Stated problem - Repeat exactly, and only, the lines below starting at the line that contains "y = a to y = b" and ending at the line that contains "obj.matrix_world = world", inclusive of both.

Provided material -
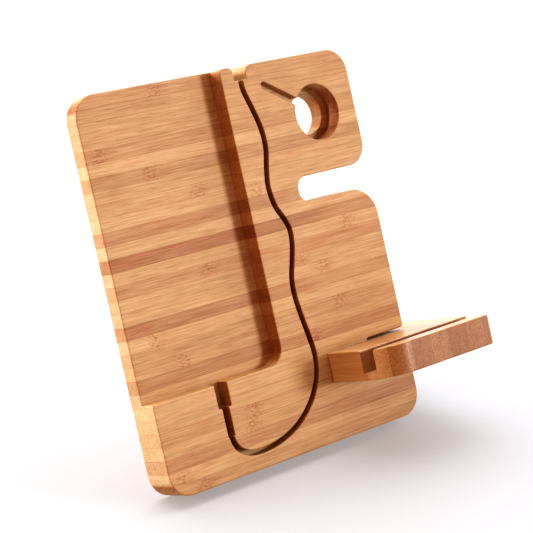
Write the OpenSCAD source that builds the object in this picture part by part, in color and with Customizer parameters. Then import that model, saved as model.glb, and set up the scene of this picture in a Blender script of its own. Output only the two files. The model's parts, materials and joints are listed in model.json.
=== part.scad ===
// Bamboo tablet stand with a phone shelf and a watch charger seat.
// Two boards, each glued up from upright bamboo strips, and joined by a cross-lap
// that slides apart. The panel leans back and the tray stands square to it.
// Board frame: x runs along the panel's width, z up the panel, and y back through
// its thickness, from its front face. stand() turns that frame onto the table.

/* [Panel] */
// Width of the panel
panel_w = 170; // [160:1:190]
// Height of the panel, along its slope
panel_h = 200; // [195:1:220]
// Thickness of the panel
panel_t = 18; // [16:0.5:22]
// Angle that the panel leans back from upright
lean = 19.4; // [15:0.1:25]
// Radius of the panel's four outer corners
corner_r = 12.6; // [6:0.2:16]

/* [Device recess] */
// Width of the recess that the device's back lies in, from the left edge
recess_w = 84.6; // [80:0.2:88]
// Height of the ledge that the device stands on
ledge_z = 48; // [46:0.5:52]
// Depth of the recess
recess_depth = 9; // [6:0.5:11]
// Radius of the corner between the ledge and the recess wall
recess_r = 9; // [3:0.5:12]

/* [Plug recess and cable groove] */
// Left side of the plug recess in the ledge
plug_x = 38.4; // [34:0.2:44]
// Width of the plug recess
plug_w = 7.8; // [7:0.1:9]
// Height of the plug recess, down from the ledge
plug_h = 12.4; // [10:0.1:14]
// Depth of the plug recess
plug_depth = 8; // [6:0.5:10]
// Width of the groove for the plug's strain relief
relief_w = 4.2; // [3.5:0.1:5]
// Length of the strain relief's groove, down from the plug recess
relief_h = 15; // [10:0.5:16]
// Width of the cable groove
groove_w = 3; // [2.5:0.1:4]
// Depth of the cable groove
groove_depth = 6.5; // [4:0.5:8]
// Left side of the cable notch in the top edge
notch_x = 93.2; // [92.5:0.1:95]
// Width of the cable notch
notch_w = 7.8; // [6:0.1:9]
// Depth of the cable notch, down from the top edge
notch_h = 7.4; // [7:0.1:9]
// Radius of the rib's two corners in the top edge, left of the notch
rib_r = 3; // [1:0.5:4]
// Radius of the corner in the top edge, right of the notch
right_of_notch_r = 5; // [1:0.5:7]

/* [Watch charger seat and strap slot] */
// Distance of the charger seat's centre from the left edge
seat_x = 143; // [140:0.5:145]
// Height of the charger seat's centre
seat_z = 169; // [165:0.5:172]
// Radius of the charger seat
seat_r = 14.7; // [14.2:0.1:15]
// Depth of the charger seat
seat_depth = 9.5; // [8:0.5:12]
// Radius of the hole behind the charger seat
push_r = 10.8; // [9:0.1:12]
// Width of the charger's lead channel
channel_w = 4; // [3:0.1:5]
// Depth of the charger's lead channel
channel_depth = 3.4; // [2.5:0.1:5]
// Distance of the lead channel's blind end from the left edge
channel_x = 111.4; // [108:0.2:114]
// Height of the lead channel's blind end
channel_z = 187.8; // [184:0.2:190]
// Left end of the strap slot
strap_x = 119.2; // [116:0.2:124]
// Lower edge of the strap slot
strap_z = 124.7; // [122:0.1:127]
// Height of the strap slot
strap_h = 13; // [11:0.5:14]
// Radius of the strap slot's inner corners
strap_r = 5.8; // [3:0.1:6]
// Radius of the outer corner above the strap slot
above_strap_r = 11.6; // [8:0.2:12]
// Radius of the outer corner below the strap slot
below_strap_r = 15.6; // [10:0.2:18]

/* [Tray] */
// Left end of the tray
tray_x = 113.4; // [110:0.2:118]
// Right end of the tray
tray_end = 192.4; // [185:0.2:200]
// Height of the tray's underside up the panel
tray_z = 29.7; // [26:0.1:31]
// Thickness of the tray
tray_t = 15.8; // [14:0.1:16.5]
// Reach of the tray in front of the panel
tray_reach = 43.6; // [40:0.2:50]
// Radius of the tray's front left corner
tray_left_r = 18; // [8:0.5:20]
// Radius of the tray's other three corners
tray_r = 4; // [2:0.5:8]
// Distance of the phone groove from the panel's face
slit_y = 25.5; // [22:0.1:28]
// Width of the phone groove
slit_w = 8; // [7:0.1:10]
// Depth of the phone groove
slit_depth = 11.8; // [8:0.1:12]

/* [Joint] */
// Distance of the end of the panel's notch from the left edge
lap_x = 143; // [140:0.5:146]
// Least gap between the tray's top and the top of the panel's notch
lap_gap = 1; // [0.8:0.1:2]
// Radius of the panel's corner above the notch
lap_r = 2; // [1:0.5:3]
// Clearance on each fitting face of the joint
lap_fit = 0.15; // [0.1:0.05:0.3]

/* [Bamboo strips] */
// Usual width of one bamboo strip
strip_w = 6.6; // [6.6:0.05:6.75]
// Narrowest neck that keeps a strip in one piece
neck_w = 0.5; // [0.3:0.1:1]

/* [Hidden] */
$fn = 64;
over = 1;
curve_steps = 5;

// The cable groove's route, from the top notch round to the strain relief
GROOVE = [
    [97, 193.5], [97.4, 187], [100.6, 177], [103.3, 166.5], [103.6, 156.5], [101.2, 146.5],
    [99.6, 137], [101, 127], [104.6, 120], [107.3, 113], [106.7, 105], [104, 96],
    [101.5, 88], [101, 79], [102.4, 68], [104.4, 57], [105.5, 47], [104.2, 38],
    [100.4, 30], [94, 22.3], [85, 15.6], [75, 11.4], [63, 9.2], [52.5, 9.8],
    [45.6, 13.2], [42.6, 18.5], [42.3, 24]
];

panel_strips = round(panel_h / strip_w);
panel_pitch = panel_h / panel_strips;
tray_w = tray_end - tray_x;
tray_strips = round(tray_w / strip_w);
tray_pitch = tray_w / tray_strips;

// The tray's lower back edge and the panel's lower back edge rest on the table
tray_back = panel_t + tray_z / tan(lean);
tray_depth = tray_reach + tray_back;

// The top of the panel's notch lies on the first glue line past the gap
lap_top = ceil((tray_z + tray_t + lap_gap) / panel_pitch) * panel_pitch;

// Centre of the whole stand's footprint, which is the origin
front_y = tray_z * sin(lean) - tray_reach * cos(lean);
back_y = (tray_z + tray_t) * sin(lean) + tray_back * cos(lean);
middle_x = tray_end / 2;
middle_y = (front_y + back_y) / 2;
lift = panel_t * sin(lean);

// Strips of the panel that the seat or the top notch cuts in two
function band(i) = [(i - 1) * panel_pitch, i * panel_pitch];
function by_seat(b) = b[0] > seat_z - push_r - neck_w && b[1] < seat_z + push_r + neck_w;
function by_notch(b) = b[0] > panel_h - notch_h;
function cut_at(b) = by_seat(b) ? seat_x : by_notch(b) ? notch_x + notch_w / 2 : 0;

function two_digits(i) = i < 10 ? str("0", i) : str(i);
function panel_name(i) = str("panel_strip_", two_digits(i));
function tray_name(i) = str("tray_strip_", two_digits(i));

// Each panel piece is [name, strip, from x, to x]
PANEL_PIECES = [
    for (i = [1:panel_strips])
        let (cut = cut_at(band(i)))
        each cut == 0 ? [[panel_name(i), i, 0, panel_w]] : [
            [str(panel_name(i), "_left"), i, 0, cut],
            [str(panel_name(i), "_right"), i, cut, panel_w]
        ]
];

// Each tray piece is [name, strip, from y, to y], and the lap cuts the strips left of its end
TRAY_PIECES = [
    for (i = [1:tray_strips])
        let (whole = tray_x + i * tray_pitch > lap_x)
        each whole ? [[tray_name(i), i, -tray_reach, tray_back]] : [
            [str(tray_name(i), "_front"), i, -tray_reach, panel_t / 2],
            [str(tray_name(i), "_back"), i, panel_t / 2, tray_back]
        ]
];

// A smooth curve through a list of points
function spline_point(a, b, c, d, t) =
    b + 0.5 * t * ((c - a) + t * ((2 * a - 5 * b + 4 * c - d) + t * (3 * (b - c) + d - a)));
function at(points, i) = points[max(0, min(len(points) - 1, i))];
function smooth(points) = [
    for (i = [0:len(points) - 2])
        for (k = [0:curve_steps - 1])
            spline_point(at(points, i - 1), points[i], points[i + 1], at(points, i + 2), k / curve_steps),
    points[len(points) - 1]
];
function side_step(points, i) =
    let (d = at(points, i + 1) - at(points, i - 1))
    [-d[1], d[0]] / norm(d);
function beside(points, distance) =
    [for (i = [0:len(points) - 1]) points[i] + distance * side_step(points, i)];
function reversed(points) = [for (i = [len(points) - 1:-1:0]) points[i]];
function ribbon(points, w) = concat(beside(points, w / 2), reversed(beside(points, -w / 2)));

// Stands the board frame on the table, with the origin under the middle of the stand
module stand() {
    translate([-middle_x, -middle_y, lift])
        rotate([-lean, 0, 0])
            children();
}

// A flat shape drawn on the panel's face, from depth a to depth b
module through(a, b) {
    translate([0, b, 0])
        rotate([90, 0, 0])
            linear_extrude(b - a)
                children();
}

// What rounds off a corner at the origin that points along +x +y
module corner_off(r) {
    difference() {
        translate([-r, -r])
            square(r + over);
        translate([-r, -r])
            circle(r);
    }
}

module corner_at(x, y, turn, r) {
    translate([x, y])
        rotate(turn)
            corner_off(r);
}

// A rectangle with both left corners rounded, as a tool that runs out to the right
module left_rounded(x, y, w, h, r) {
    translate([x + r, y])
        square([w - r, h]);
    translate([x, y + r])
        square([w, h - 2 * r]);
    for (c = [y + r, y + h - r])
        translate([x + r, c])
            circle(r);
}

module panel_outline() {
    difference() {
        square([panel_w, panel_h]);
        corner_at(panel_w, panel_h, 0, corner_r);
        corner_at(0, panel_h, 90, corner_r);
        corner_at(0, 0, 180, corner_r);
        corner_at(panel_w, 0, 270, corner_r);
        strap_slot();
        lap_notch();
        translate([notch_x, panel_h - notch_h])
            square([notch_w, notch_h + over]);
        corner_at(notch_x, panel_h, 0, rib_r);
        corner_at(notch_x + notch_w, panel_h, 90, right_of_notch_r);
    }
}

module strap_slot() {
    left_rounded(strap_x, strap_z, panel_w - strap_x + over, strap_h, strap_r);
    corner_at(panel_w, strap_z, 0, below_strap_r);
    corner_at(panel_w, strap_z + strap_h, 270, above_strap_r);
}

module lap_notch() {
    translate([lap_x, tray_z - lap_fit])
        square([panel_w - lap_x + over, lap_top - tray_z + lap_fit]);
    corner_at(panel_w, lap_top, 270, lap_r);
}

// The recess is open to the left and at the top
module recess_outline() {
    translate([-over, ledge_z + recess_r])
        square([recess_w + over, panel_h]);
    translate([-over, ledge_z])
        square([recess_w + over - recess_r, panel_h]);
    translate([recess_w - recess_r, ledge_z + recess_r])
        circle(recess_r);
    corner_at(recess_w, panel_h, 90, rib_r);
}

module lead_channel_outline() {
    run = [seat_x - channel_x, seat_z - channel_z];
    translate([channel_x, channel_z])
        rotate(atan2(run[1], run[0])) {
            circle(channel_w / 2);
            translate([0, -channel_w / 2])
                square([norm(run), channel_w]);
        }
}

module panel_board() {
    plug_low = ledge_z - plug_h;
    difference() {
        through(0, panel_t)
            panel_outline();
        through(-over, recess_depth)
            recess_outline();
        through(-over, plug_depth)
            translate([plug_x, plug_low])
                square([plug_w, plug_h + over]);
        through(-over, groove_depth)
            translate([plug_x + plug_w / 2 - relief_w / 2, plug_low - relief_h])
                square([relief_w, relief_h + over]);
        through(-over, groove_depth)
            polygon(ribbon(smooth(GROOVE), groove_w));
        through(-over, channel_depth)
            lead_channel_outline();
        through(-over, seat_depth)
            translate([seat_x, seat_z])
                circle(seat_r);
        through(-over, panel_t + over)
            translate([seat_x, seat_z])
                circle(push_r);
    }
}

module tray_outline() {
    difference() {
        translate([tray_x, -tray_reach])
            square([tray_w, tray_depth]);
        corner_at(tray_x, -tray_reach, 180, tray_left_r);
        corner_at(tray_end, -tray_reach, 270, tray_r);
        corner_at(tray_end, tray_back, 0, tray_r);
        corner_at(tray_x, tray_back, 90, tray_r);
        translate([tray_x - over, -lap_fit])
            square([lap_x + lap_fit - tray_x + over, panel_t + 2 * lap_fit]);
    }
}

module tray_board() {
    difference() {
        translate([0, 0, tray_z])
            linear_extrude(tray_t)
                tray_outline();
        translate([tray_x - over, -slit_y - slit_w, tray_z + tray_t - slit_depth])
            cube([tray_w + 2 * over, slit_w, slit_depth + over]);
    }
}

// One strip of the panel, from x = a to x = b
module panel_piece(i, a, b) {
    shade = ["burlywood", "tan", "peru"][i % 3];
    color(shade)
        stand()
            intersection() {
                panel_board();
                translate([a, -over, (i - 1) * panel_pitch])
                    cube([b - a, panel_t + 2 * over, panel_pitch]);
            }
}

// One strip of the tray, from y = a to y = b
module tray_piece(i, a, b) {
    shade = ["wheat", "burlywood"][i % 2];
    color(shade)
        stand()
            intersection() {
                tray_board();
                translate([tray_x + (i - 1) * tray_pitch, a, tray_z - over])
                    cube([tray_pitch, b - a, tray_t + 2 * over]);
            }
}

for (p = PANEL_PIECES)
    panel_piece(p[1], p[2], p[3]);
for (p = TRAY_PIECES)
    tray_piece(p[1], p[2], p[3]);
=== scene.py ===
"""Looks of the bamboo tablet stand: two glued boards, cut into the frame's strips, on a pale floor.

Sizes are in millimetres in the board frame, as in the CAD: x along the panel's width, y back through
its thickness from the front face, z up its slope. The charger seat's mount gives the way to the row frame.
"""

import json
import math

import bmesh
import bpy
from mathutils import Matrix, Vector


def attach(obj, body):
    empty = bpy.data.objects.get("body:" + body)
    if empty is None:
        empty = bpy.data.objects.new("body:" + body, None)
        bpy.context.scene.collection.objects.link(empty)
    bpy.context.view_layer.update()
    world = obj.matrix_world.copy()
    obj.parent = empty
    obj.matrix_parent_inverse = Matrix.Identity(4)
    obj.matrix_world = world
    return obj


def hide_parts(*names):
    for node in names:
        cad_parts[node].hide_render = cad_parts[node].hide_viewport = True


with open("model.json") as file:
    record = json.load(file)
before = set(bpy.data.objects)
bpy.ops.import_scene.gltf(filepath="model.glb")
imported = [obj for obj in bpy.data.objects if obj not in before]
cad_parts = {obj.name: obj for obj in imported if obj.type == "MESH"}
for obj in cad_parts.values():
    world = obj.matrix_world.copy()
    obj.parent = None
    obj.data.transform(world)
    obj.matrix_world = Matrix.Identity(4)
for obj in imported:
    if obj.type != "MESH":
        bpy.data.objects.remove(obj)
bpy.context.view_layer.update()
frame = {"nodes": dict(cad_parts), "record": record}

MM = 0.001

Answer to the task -
// One strip of the tray, from y = a to y = b
module tray_piece(i, a, b) {
    shade = ["wheat", "burlywood"][i % 2];
    color(shade)
        stand()
            intersection() {
                tray_board();
                translate([tray_x + (i - 1) * tray_pitch, a, tray_z - over])
                    cube([tray_pitch, b - a, tray_t + 2 * over]);
            }
}

for (p = PANEL_PIECES)
    panel_piece(p[1], p[2], p[3]);
for (p = TRAY_PIECES)
    tray_piece(p[1], p[2], p[3]);
=== scene.py ===
"""Looks of the bamboo tablet stand: two glued boards, cut into the frame's strips, on a pale floor.

Sizes are in millimetres in the board frame, as in the CAD: x along the panel's width, y back through
its thickness from the front face, z up its slope. The charger seat's mount gives the way to the row frame.
"""

import json
import math

import bmesh
import bpy
from mathutils import Matrix, Vector


def attach(obj, body):
    empty = bpy.data.objects.get("body:" + body)
    if empty is None:
        empty = bpy.data.objects.new("body:" + body, None)
        bpy.context.scene.collection.objects.link(empty)
    bpy.context.view_layer.update()
    world = obj.matrix_world.copy()
    obj.parent = empty
    obj.matrix_parent_inverse = Matrix.Identity(4)
    obj.matrix_world = world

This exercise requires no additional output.